STATED EXERCISE: Reproduce verbatim the lines up to and including the one with "material: the glue's finish.", starting from the first.

DATA EXTRACT:
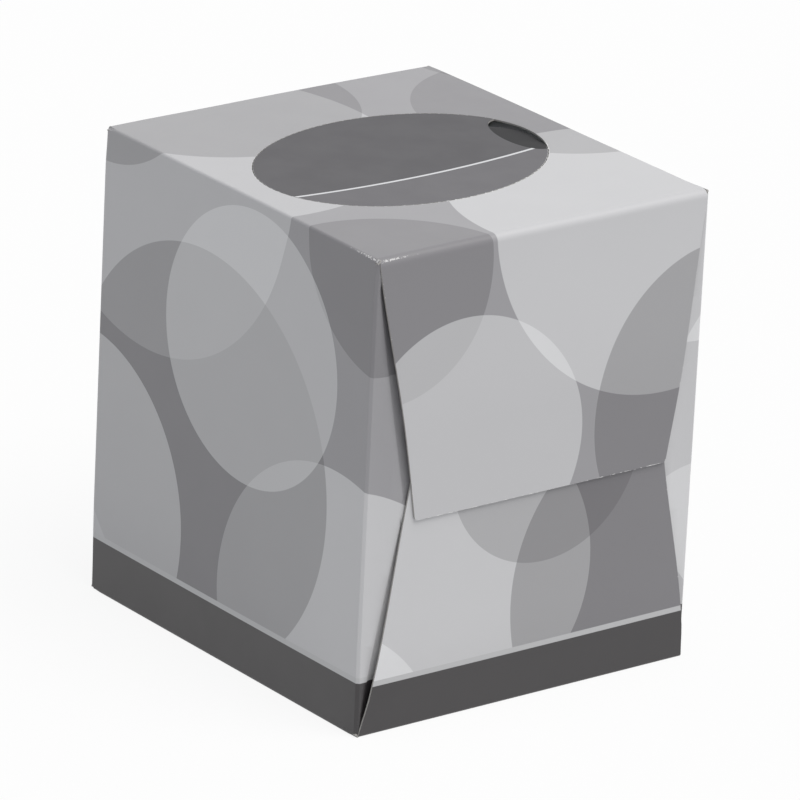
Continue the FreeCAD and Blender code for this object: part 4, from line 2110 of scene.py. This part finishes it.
@dataclass
class SeamGlue:
    """The flattened line of glue that closes the carton's tube."""

    sections: int = 90
    around: int = 12
    uneven: float = 0.35
    fill: float = 0.94

    def build(self, material: bpy.types.Material) -> bpy.types.Object:
        """Makes the line of glue.

        Args:
            material: the glue's finish.

        Returns:
            The finished piece.
        """
        low, high = (np.array(corner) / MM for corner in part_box("seam_glue"))
        middle, half = (low + high) / 2, (high - low) / 2
        share = np.linspace(-1.0, 1.0, self.sections)
        turn = np.linspace(0.0, FULL_TURN, self.around, endpoint=False)
        taper = np.clip(1 - np.abs(share) ** 14, 0.03, 1.0) ** 0.5
        width = (half[0] - self.uneven) * taper + self.uneven * np.sin(share * 31) * taper
        sway = self.uneven * 0.5 * np.sin(share * 17 + 1)
        rows = []
        for k in range(self.sections):
            x = middle[0] + sway[k] + width[k] * np.cos(turn)
            z = middle[2] + self.fill * half[2] * np.sign(np.sin(turn)) * np.abs(np.sin(turn)) ** 0.4
            rows.append(np.column_stack([x, np.full(self.around, middle[1] + half[1] * share[k]), z]))
        faces = [face[::-1] for face in tube_faces(self.sections, self.around)]
        piece = mesh_object("seam_line", np.vstack(rows), faces, (material,))
        shade_smooth(piece)
        finish_piece(piece, "seam_glue")
        return piece


# ---- Floor, light and camera


@dataclass(frozen=True)
class Studio:
    """Plain pale floor, soft light and the camera."""

    floor_half: float = 3.0
    floor_tone: tuple[float, float, float] = (0.75, 0.75, 0.75)
    floor_white: float = 0.9
    world: float = 0.5
    key: float = 2.29
    world_tint: tuple[float, float, float] = (0.94, 0.968, 1.01)
    key_from: tuple[float, float, float] = (0.137, -0.398, 0.907)
    key_angle: float = 40.0
    key_tint: tuple[float, float, float] = (1.02, 1.0, 0.97)
    camera_at: tuple[float, float, float] = (-1.1645, -1.4919, 0.7751)
    camera_right: tuple[float, float, float] = (0.797478, -0.601593, 0.045987)
    camera_up: tuple[float, float, float] = (0.178397, 0.307922, 0.934537)
    camera_back: tuple[float, float, float] = (-0.576371, -0.737068, 0.352883)
    lens: float = 357.5

    def white_to_camera(self, graph: Graph) -> Socket:
        """1 for the rays that should meet a white background.

        Args:
            graph: the nodes to add to.

        Returns:
            The mask.
        """
        path = graph.node("ShaderNodeLightPath")
        seen = graph.math("MAXIMUM", path.outputs["Is Camera Ray"], path.outputs["Is Glossy Ray"])
        return graph.math("MAXIMUM", seen, path.outputs["Is Transmission Ray"])

    def build_floor(self) -> None:
        """A wide floor that shows white and keeps a soft shadow."""
        h = self.floor_half / MM
        points = np.array([(-h, -h, 0.0), (h, -h, 0.0), (h, h, 0.0), (-h, h, 0.0)])
        material = bpy.data.materials.new("pale_floor")
        material.use_nodes = True
        material.node_tree.nodes.clear()
        graph = Graph(material.node_tree)
        matte = graph.node("ShaderNodeBsdfDiffuse")
        matte.inputs["Color"].default_value = (*self.floor_tone, 1.0)
        glow = graph.node("ShaderNodeEmission")
        both = graph.node("ShaderNodeMixShader")
        graph.put(both.inputs[0], graph.math("MULTIPLY", self.white_to_camera(graph), self.floor_white))
        graph.put(both.inputs[1], matte.outputs[0])
        graph.put(both.inputs[2], glow.outputs[0])
        graph.put(graph.node("ShaderNodeOutputMaterial").inputs[0], both.outputs[0])
        floor = mesh_object("floor", points, [(0, 1, 2, 3)], (material,))

    def build_world(self) -> None:
        """Even light from all round, with a white background for the camera."""
        world = bpy.data.worlds.new("studio")
        bpy.context.scene.world = world
        world.use_nodes = True
        graph = Graph(world.node_tree)
        back = world.node_tree.nodes["Background"]
        white = self.white_to_camera(graph)
        graph.put(back.inputs["Color"], graph.mix(white, (*self.world_tint, 1.0), WHITE))
        graph.put(back.inputs["Strength"], graph.blend(white, self.world, 1.0))

    def build_lamp(self) -> None:
        """The main soft light, from above and in front."""
        data = bpy.data.lights.new("key", "SUN")
        data.energy = self.key
        data.angle = math.radians(self.key_angle)
        data.color = self.key_tint
        lamp = bpy.data.objects.new("key", data)
        lamp.rotation_mode = "QUATERNION"
        lamp.rotation_quaternion = Vector(self.key_from).to_track_quat("Z", "Y")
        bpy.context.scene.collection.objects.link(lamp)

    def build_camera(self) -> None:
        """The camera at the photograph's angle."""
        data = bpy.data.cameras.new("camera")
        data.sensor_width = 36.0
        data.lens = self.lens
        data.clip_start, data.clip_end = 0.05, 20.0
        camera = bpy.data.objects.new("camera", data)
        turn = Matrix((self.camera_right, self.camera_up, self.camera_back)).transposed()
        camera.matrix_world = Matrix.Translation(self.camera_at) @ turn.to_4x4()
        bpy.context.scene.collection.objects.link(camera)
        bpy.context.scene.camera = camera

    def build(self) -> None:
        """Builds all of it."""
        self.build_floor()
        self.build_world()
        self.build_lamp()
        self.build_camera()
        bpy.context.scene.view_settings.view_transform = "Standard"


# ---- The print

L, D = Ink.LIGHT, Ink.DARK
ARTWORK = (
    Disc(38.0, -54.0, 53.0, L, 0.42),
    Disc(-46.0, 36.0, 58.0, L, 0.3),
    Disc(-20.0, 58.0, 40.0, D, 0.34),
    Disc(-49.0, -62.0, 33.0, D, 0.36),
    Disc(60.0, 14.0, 38.0, D, 0.3),
    Disc(-24.0, -112.0, 36.0, L, 0.36),
    Disc(58.0, -112.0, 42.0, D, 0.4),
    Disc(-156.0, -44.0, 46.0, L, 0.42),
    Disc(-124.0, 12.0, 54.0, D, 0.4),
    Disc(-90.0, -8.0, 36.0, L, 0.34),
    Disc(-150.0, 62.0, 44.0, L, 0.36),
    Disc(120.0, -12.0, 58.0, L, 0.4),
    Disc(152.0, 40.0, 44.0, D, 0.4),
    Disc(92.0, 62.0, 44.0, D, 0.3),
    Disc(160.0, -54.0, 36.0, L, 0.3),
    Disc(-6.0, 108.0, 48.0, L, 0.4),
    Disc(38.0, 124.0, 42.0, D, 0.38),
    Disc(-204.0, -92.0, 43.0, L, 0.45),
    Disc(-268.0, -84.0, 46.0, D, 0.42),
    Disc(-232.0, -124.0, 30.0, D, 0.3),
    Disc(-212.0, 98.0, 44.0, L, 0.42),
    Disc(-262.0, 112.0, 46.0, D, 0.38),
)


def main() -> None:
    """Builds the carton and what it holds, then the studio."""
    logging.basicConfig(level=logging.INFO, format="%(name)s %(message)s")
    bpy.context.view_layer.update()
    effects = Effects()
    carton = Carton()
    printed = PrintedBoard("printed_board", roughness=0.42, coat=0.15, coat_roughness=0.25, discs=ARTWORK,
                           band=carton.band_place(), oval=carton.oval_place()).build(effects)
    liner = BareBoard("board_liner", roughness=0.85).build(effects)
    cut = BareBoard("cut_edge", roughness=0.9, tone=Tone.CUT_EDGE, scale=2.0).build(effects)
    tissue = TissuePaper("tissue_paper", roughness=0.95).build(effects)
    glue = HotMelt("hot_melt", roughness=0.35).build(effects)
    film = ClearFilm("clear_film", roughness=0.12).build(effects)
    carton.build(printed, liner, cut)
    WindowFilm(carton).build(film)
    TissueStack().build(tissue)
    FlapGlue(carton).build(glue)
    SeamGlue().build(glue)
    Studio().build()
    bpy.context.view_layer.update()


if __name__ == "__main__":
    main()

RESULT FOR THIS EXERCISE:
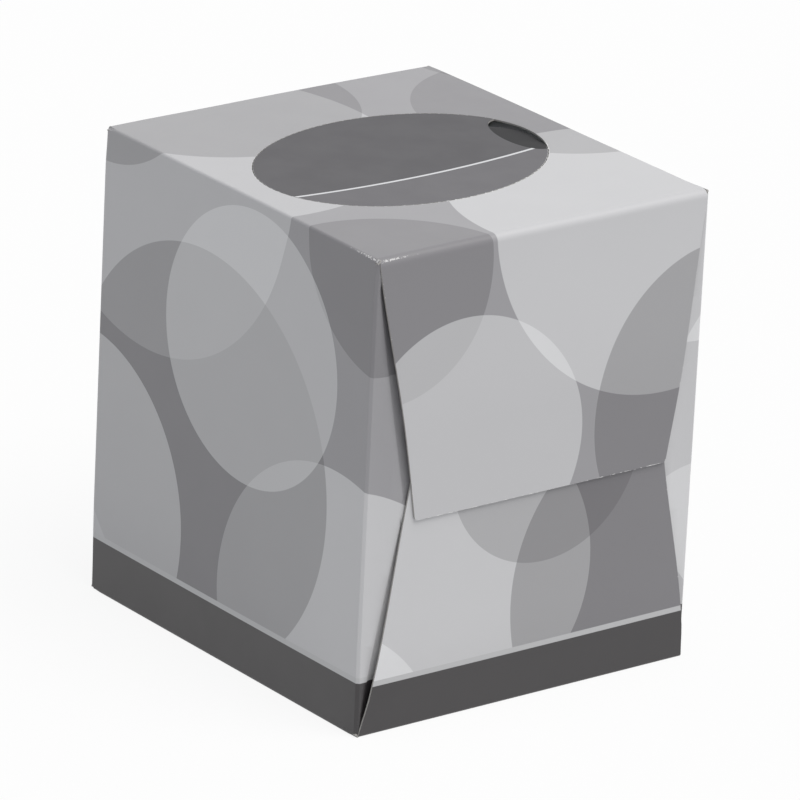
Continue the FreeCAD and Blender code for this object: part 4, from line 2110 of scene.py. This part finishes it.
@dataclass
class SeamGlue:
    """The flattened line of glue that closes the carton's tube."""

    sections: int = 90
    around: int = 12
    uneven: float = 0.35
    fill: float = 0.94

    def build(self, material: bpy.types.Material) -> bpy.types.Object:
        """Makes the line of glue.

        Args:
            material: the glue's finish.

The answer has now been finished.